EXERCISE:
Retype all of the data. Every line must match exactly.

RECORDED INFORMATION:
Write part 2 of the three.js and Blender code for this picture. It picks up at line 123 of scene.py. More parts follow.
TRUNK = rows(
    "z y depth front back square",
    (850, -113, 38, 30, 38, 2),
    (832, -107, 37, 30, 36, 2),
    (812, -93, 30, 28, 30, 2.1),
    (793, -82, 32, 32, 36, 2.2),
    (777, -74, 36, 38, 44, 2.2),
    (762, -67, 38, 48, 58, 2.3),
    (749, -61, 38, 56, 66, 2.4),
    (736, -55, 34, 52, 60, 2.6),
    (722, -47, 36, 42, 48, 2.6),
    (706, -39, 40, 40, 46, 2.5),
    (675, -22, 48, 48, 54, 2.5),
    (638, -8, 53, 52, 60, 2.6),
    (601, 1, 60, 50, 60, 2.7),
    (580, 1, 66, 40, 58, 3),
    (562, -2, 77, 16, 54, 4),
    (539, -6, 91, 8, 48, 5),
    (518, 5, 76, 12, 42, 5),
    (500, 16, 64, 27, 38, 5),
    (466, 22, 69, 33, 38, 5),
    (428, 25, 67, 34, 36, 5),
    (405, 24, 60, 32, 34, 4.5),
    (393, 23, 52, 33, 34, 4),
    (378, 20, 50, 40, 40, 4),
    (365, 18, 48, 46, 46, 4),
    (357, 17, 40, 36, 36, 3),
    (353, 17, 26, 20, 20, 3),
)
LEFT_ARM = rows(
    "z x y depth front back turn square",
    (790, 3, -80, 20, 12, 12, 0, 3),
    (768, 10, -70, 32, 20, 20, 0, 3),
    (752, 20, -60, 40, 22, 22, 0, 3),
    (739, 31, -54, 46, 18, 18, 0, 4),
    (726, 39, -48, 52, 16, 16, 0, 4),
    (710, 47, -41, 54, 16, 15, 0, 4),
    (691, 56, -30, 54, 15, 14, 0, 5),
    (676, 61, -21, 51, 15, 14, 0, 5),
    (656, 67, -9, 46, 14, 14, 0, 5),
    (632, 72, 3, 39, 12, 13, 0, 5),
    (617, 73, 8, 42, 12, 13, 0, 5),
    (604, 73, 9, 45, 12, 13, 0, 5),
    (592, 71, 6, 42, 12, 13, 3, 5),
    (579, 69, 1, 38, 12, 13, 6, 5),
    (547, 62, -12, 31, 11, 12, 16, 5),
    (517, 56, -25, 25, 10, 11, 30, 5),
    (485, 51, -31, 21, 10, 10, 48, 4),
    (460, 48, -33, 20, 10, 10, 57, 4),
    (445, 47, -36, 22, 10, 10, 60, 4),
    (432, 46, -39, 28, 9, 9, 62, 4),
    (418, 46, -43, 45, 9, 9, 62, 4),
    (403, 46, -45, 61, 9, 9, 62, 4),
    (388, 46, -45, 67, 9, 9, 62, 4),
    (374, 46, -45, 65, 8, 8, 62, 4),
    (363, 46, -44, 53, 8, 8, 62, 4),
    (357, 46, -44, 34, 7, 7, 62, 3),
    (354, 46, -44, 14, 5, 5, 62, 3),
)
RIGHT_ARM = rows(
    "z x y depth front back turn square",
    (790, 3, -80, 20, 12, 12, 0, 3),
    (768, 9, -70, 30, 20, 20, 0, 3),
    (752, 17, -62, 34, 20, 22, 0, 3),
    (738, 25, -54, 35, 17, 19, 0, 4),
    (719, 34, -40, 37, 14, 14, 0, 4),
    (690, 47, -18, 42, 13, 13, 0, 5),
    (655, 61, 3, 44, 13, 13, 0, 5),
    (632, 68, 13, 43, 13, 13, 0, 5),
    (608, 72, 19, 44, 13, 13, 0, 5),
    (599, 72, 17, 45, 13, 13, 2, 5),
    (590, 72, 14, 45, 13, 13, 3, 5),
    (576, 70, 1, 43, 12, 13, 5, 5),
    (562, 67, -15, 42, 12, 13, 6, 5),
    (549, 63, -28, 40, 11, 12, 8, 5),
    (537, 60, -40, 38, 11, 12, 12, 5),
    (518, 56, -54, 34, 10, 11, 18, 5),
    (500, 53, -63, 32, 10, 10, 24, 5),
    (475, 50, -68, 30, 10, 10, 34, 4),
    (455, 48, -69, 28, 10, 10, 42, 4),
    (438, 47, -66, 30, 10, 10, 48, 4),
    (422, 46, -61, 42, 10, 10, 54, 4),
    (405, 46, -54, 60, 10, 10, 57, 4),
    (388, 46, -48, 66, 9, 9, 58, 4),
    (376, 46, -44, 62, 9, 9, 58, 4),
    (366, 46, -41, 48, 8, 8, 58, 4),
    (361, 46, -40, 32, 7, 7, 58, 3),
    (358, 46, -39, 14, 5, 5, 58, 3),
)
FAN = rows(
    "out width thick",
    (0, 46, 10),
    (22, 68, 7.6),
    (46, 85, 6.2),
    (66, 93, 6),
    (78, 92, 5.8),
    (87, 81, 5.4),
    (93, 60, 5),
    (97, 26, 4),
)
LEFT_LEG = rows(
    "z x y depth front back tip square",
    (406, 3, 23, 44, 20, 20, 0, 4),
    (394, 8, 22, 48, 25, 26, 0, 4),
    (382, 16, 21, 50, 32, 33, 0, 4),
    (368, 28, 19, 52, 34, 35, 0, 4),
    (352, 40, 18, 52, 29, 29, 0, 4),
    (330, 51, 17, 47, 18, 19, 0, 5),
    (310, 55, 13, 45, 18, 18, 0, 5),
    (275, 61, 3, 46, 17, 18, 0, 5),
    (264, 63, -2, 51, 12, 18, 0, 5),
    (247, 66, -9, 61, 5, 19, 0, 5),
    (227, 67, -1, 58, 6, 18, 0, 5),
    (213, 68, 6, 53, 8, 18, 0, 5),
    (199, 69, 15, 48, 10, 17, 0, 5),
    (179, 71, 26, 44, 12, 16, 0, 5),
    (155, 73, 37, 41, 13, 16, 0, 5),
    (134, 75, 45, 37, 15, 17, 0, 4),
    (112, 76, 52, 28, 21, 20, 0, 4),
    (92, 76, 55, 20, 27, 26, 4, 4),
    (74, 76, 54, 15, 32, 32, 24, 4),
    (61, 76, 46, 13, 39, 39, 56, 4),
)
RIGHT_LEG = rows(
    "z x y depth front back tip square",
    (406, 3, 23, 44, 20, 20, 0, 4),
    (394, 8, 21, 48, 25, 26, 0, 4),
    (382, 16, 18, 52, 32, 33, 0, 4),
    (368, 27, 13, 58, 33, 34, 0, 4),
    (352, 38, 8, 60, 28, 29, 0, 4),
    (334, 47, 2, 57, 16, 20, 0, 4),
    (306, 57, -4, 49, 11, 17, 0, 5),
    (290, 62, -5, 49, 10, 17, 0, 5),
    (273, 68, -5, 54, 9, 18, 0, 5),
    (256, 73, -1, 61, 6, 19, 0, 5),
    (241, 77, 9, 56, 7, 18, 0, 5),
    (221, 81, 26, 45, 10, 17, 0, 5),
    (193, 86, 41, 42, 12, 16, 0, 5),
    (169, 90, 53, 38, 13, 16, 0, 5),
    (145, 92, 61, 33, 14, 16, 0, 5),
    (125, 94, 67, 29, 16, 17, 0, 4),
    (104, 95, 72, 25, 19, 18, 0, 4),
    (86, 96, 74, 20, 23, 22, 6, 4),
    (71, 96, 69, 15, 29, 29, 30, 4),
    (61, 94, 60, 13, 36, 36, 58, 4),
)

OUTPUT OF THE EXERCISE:
Write part 2 of the three.js and Blender code for this picture. It picks up at line 123 of scene.py. More parts follow.
TRUNK = rows(
    "z y depth front back square",
    (850, -113, 38, 30, 38, 2),
    (832, -107, 37, 30, 36, 2),
    (812, -93, 30, 28, 30, 2.1),
    (793, -82, 32, 32, 36, 2.2),
    (777, -74, 36, 38, 44, 2.2),
    (762, -67, 38, 48, 58, 2.3),
    (749, -61, 38, 56, 66, 2.4),
    (736, -55, 34, 52, 60, 2.6),
    (722, -47, 36, 42, 48, 2.6),
    (706, -39, 40, 40, 46, 2.5),
    (675, -22, 48, 48, 54, 2.5),
    (638, -8, 53, 52, 60, 2.6),
    (601, 1, 60, 50, 60, 2.7),
    (580, 1, 66, 40, 58, 3),
    (562, -2, 77, 16, 54, 4),
    (539, -6, 91, 8, 48, 5),
    (518, 5, 76, 12, 42, 5),
    (500, 16, 64, 27, 38, 5),
    (466, 22, 69, 33, 38, 5),
    (428, 25, 67, 34, 36, 5),
    (405, 24, 60, 32, 34, 4.5),
    (393, 23, 52, 33, 34, 4),
    (378, 20, 50, 40, 40, 4),
    (365, 18, 48, 46, 46, 4),
    (357, 17, 40, 36, 36, 3),
    (353, 17, 26, 20, 20, 3),
)
LEFT_ARM = rows(
    "z x y depth front back turn square",
    (790, 3, -80, 20, 12, 12, 0, 3),
    (768, 10, -70, 32, 20, 20, 0, 3),
    (752, 20, -60, 40, 22, 22, 0, 3),
    (739, 31, -54, 46, 18, 18, 0, 4),
    (726, 39, -48, 52, 16, 16, 0, 4),
    (710, 47, -41, 54, 16, 15, 0, 4),
    (691, 56, -30, 54, 15, 14, 0, 5),
    (676, 61, -21, 51, 15, 14, 0, 5),
    (656, 67, -9, 46, 14, 14, 0, 5),
    (632, 72, 3, 39, 12, 13, 0, 5),
    (617, 73, 8, 42, 12, 13, 0, 5),
    (604, 73, 9, 45, 12, 13, 0, 5),
    (592, 71, 6, 42, 12, 13, 3, 5),
    (579, 69, 1, 38, 12, 13, 6, 5),
    (547, 62, -12, 31, 11, 12, 16, 5),
    (517, 56, -25, 25, 10, 11, 30, 5),
    (485, 51, -31, 21, 10, 10, 48, 4),
    (460, 48, -33, 20, 10, 10, 57, 4),
    (445, 47, -36, 22, 10, 10, 60, 4),
    (432, 46, -39, 28, 9, 9, 62, 4),
    (418, 46, -43, 45, 9, 9, 62, 4),
    (403, 46, -45, 61, 9, 9, 62, 4),
    (388, 46, -45, 67, 9, 9, 62, 4),
    (374, 46, -45, 65, 8, 8, 62, 4),
    (363, 46, -44, 53, 8, 8, 62, 4),
    (357, 46, -44, 34, 7, 7, 62, 3),
    (354, 46, -44, 14, 5, 5, 62, 3),
)
RIGHT_ARM = rows(
    "z x y depth front back turn square",
    (790, 3, -80, 20, 12, 12, 0, 3),
    (768, 9, -70, 30, 20, 20, 0, 3),
    (752, 17, -62, 34, 20, 22, 0, 3),
    (738, 25, -54, 35, 17, 19, 0, 4),
    (719, 34, -40, 37, 14, 14, 0, 4),
    (690, 47, -18, 42, 13, 13, 0, 5),
    (655, 61, 3, 44, 13, 13, 0, 5),
    (632, 68, 13, 43, 13, 13, 0, 5),
    (608, 72, 19, 44, 13, 13, 0, 5),
    (599, 72, 17, 45, 13, 13, 2, 5),
    (590, 72, 14, 45, 13, 13, 3, 5),
    (576, 70, 1, 43, 12, 13, 5, 5),
    (562, 67, -15, 42, 12, 13, 6, 5),
    (549, 63, -28, 40, 11, 12, 8, 5),
    (537, 60, -40, 38, 11, 12, 12, 5),
    (518, 56, -54, 34, 10, 11, 18, 5),
    (500, 53, -63, 32, 10, 10, 24, 5),
    (475, 50, -68, 30, 10, 10, 34, 4),
    (455, 48, -69, 28, 10, 10, 42, 4),
    (438, 47, -66, 30, 10, 10, 48, 4),
    (422, 46, -61, 42, 10, 10, 54, 4),
    (405, 46, -54, 60, 10, 10, 57, 4),
    (388, 46, -48, 66, 9, 9, 58, 4),
    (376, 46, -44, 62, 9, 9, 58, 4),
    (366, 46, -41, 48, 8, 8, 58, 4),
    (361, 46, -40, 32, 7, 7, 58, 3),
    (358, 46, -39, 14, 5, 5, 58, 3),
)
FAN = rows(
    "out width thick",
    (0, 46, 10),
    (22, 68, 7.6),
    (46, 85, 6.2),
    (66, 93, 6),
    (78, 92, 5.8),
    (87, 81, 5.4),
    (93, 60, 5),
    (97, 26, 4),
)
LEFT_LEG = rows(
    "z x y depth front back tip square",
    (406, 3, 23, 44, 20, 20, 0, 4),
    (394, 8, 22, 48, 25, 26, 0, 4),
    (382, 16, 21, 50, 32, 33, 0, 4),
    (368, 28, 19, 52, 34, 35, 0, 4),
    (352, 40, 18, 52, 29, 29, 0, 4),
    (330, 51, 17, 47, 18, 19, 0, 5),
    (310, 55, 13, 45, 18, 18, 0, 5),
    (275, 61, 3, 46, 17, 18, 0, 5),
    (264, 63, -2, 51, 12, 18, 0, 5),
    (247, 66, -9, 61, 5, 19, 0, 5),
    (227, 67, -1, 58, 6, 18, 0, 5),
    (213, 68, 6, 53, 8, 18, 0, 5),
    (199, 69, 15, 48, 10, 17, 0, 5),
    (179, 71, 26, 44, 12, 16, 0, 5),
    (155, 73, 37, 41, 13, 16, 0, 5),
    (134, 75, 45, 37, 15, 17, 0, 4),
    (112, 76, 52, 28, 21, 20, 0, 4),
    (92, 76, 55, 20, 27, 26, 4, 4),
    (74, 76, 54, 15, 32, 32, 24, 4),
    (61, 76, 46, 13, 39, 39, 56, 4),
)
RIGHT_LEG = rows(
    "z x y depth front back tip square",
    (406, 3, 23, 44, 20, 20, 0, 4),
    (394, 8, 21, 48, 25, 26, 0, 4),
    (382, 16, 18, 52, 32, 33, 0, 4),
    (368, 27, 13, 58, 33, 34, 0, 4),
    (352, 38, 8, 60, 28, 29, 0, 4),
    (334, 47, 2, 57, 16, 20, 0, 4),
    (306, 57, -4, 49, 11, 17, 0, 5),
    (290, 62, -5, 49, 10, 17, 0, 5),
    (273, 68, -5, 54, 9, 18, 0, 5),
    (256, 73, -1, 61, 6, 19, 0, 5),
    (241, 77, 9, 56, 7, 18, 0, 5),
    (221, 81, 26, 45, 10, 17, 0, 5),
    (193, 86, 41, 42, 12, 16, 0, 5),
    (169, 90, 53, 38, 13, 16, 0, 5),
    (145, 92, 61, 33, 14, 16, 0, 5),
    (125, 94, 67, 29, 16, 17, 0, 4),
    (104, 95, 72, 25, 19, 18, 0, 4),
    (86, 96, 74, 20, 23, 22, 6, 4),
    (71, 96, 69, 15, 29, 29, 30, 4),
    (61, 94, 60, 13, 36, 36, 58, 4),
)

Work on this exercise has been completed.